In regards to whether popular culture can be an effective instrument for positive social change, we identified characteristics of pop culture that make it a unique forum for shaping attitudes, such as the repeated representation of identity groups, the ability to trigger emotions and empathy, the use of a narrative format. Research suggests that we experience ‘interactions’ in media similar to how we experience them interpersonally, and several theoretical insights point to the powerful implications of this phenomenon…
We then examined the question of whether popular culture can improve public opinion and behavior toward immigrants and people of color. For every pop cultural medium that we researched, we were able to find studies utilizing interventions to bring about social change, and even very brief or minimal interventions produced significant results. Watching a single episode of a children’s show, or a movie, or a short story, or even a counter-stereotypical celebrity photograph brought about measurable effects that could ultimately lead to social impacts.
To be sure, the changes brought about by the interventions in the literature were not always behavioral — typically they were attitudinal or emotional — and seldom did researchers analyze whether they would be long lasting. Nor did the interventions always succeed as anticipated; an intervention might change subjects’ symbolic beliefs about racism but fall short of increasing support affirmative action policies, for example. Even so, the message from the literature is clear and encouraging: we found no evidence that any particular pop cultural medium is incapable of being employed for positive social change. As such, we believe that pop culture may be a promising avenue by which to tackle prejudices against outgroups — specifically, immigrants and people of color.

For more about how popular culture functions as an agent of change, see #PopJustice: Social Justice and the Promise of Pop Culture Strategies.

What we think will work.

There are also things that we suspect will work, but need large-scale pilots and research to confirm it.

Cultural consumption / audience segmentation & audience-matching.

Audience-matching is a strategy in which we seek to work with the artists and creative projects whose audience is those we wish to engage. If Evangelical Christians are the most moveable on climate, we should be working with Christian rock bands and others that appeal to this demographic. If baby boomers are the biggest obstacles to marriage equality and other LGBTQ rights, then artists that were popular in that era are key to that work. Most artists have a sense of their audiences, but commercial artists and projects have actual data. Adding this cultural and audience affiliation information to the voter files will help us track and use these strategies and tactics better.

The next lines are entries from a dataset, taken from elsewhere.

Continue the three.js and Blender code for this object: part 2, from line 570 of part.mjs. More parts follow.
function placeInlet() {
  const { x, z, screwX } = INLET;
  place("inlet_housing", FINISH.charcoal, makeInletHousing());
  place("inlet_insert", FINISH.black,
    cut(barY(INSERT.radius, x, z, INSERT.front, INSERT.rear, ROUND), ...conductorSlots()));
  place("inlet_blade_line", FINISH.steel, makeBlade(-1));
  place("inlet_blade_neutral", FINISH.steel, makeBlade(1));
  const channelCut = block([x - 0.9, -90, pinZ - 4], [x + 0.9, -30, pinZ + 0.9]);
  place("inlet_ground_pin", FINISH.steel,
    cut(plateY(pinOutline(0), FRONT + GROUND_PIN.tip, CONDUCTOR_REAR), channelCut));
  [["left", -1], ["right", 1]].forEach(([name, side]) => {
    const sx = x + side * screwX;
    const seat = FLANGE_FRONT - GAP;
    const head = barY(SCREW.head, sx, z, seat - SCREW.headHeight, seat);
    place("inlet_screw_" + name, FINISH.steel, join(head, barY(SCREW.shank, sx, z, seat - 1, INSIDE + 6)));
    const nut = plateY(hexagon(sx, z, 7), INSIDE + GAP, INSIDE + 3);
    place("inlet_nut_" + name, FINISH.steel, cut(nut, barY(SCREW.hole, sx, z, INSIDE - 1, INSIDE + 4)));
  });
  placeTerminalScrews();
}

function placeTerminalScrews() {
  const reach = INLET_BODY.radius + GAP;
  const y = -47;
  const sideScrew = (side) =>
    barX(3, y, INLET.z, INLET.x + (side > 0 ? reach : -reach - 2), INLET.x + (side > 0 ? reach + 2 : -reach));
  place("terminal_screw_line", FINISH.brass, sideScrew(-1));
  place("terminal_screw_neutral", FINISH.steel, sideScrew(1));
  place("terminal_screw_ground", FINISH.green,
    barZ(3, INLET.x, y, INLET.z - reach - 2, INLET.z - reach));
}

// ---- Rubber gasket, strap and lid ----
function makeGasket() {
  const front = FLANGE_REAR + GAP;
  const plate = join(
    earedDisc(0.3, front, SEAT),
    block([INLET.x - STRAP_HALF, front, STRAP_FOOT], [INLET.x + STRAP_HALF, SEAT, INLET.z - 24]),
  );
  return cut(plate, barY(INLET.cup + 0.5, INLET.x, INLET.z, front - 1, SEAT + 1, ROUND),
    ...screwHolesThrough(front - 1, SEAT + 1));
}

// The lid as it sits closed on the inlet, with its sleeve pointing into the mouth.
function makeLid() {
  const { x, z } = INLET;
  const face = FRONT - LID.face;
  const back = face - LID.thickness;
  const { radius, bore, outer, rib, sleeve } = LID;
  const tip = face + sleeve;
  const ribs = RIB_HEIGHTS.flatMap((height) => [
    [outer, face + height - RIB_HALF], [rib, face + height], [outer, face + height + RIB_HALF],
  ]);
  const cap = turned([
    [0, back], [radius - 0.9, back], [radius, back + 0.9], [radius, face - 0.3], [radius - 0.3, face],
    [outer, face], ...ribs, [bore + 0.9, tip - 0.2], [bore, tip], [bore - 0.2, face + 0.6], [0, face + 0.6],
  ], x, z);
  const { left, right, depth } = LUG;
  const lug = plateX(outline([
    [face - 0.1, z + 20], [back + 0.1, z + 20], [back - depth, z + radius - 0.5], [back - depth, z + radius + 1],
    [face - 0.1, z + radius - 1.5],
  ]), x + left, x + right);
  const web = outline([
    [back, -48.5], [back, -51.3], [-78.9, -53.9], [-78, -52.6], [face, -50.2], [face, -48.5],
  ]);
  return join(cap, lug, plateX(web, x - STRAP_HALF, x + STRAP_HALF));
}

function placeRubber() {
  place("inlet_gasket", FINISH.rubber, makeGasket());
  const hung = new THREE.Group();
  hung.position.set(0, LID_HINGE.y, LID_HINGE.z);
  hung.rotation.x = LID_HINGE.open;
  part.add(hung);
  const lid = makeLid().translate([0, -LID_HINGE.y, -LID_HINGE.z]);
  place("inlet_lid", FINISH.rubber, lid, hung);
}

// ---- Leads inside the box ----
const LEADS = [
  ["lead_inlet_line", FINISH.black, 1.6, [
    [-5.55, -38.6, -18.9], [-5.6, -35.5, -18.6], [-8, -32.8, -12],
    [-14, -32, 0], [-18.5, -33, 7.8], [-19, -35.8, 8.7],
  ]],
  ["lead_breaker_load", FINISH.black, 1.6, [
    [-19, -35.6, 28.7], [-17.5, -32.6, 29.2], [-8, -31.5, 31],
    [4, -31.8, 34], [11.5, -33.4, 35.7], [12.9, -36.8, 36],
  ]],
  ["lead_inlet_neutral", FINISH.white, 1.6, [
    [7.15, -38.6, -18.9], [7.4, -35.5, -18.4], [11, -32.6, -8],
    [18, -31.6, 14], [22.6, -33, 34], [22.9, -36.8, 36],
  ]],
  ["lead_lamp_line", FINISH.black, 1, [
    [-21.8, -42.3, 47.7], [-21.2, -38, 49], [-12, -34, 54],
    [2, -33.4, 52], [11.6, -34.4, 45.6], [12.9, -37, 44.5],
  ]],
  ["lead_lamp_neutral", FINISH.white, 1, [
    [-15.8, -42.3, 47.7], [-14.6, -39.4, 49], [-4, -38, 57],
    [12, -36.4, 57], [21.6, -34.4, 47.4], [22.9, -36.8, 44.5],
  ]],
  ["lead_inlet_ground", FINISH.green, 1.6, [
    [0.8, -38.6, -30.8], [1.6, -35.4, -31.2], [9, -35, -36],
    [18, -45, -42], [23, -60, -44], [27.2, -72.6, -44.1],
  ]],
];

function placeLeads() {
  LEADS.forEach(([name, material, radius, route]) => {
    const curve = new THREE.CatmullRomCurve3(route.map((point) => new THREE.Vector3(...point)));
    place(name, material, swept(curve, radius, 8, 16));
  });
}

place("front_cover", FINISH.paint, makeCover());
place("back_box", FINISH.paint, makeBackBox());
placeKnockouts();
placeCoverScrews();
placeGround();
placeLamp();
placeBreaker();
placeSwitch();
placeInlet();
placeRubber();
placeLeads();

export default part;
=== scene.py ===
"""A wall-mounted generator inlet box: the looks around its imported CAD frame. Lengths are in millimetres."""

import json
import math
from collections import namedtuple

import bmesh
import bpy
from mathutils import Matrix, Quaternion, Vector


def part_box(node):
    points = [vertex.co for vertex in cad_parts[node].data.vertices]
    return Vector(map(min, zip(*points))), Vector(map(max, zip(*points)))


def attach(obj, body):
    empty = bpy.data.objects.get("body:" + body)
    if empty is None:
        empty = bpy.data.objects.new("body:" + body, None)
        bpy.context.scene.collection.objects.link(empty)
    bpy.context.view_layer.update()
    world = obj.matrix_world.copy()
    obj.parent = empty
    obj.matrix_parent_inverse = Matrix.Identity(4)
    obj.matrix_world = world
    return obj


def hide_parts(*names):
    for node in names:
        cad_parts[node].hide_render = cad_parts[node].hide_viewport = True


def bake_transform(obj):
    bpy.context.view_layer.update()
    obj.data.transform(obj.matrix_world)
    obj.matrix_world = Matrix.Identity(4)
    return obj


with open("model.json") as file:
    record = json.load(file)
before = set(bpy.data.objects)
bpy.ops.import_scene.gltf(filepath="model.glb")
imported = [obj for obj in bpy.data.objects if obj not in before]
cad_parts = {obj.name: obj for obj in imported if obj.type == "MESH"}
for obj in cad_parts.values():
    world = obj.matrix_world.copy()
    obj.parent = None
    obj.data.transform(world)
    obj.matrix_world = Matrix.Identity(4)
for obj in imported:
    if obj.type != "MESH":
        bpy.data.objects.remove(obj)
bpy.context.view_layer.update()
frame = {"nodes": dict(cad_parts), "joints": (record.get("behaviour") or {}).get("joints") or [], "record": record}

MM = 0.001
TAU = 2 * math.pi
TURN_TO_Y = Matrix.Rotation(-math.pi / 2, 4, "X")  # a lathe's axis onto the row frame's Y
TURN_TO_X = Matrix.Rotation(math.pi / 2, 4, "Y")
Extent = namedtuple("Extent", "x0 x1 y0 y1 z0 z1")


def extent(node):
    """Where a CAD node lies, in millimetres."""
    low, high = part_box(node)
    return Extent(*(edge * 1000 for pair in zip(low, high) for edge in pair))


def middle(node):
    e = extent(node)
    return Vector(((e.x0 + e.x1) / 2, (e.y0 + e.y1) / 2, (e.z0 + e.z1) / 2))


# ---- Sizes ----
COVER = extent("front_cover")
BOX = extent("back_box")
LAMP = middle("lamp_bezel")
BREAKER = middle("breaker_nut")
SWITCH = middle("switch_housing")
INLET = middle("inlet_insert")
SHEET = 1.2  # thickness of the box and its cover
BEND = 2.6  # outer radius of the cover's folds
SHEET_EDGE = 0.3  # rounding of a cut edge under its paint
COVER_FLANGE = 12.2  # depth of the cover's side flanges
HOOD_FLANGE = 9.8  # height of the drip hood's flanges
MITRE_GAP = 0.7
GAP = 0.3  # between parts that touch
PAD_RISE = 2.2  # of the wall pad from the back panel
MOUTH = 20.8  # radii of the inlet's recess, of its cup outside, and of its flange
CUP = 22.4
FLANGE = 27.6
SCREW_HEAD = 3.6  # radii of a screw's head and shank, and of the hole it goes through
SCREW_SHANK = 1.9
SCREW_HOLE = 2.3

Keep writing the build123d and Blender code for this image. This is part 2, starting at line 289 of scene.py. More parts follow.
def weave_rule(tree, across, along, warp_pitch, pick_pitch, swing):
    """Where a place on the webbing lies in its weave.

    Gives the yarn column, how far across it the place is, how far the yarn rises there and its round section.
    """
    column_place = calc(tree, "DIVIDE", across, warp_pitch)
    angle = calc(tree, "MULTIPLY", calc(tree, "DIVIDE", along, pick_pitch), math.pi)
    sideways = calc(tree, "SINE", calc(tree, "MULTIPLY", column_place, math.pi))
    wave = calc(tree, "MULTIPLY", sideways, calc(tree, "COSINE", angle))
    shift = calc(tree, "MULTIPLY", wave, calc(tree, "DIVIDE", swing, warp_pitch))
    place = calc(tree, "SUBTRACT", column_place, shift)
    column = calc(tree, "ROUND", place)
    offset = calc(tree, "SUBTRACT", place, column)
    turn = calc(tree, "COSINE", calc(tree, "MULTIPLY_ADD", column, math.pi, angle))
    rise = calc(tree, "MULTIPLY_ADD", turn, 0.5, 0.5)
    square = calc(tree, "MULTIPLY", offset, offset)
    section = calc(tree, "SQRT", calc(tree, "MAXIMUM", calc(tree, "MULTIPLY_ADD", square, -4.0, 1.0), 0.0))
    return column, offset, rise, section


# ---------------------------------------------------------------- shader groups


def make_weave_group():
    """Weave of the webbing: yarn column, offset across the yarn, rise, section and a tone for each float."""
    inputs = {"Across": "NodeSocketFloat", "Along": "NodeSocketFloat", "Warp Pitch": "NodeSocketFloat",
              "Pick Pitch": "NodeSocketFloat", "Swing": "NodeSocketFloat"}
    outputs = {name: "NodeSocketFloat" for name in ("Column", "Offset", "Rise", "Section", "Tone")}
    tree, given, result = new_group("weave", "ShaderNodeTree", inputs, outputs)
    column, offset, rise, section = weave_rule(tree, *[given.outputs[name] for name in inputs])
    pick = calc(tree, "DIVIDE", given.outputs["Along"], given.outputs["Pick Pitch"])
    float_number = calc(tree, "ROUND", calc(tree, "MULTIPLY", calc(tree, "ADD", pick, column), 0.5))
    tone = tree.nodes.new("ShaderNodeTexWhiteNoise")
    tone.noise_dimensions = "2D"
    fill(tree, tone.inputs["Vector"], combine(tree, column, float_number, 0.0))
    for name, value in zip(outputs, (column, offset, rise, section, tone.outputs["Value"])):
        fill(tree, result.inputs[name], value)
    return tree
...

Cultural advance campaigns.

These types of campaigns would focus on engaging like-minded artists and creatives who already create for the audiences we seek to engage. Using the research on what we know works, these professionals would inject expanded narrative themes intended to shift their audience’s perceptions into their existing works. They could also create new cultural projects and interventions (e.g., film or TV scripts, songs, music videos, visual art or ads, etc.) with this kind of content. Multiple creative outputs that appeal to the same or similar audience would be deployed in order to reinforce the messaging. After a period of, say one to two years, during which the intended audience was “primed” with this cultural messaging, organizing and policy efforts can then do what they do best — translate people power into real change and into laws.

State & Regional Tables.

We believe that bringing together different creative disciplines and expertises — organizers, campaigners, funders, artists, cultural strategists, storytelling and brand strategists — will lead to integration of culture and storytelling strategy and practice into local and state organizing. We believe that a variety of organizations and campaigns with better storytelling and cultural strategies and skills can change the cultural, organizing and political landscape of a region, and once expanded into other regions, a nation.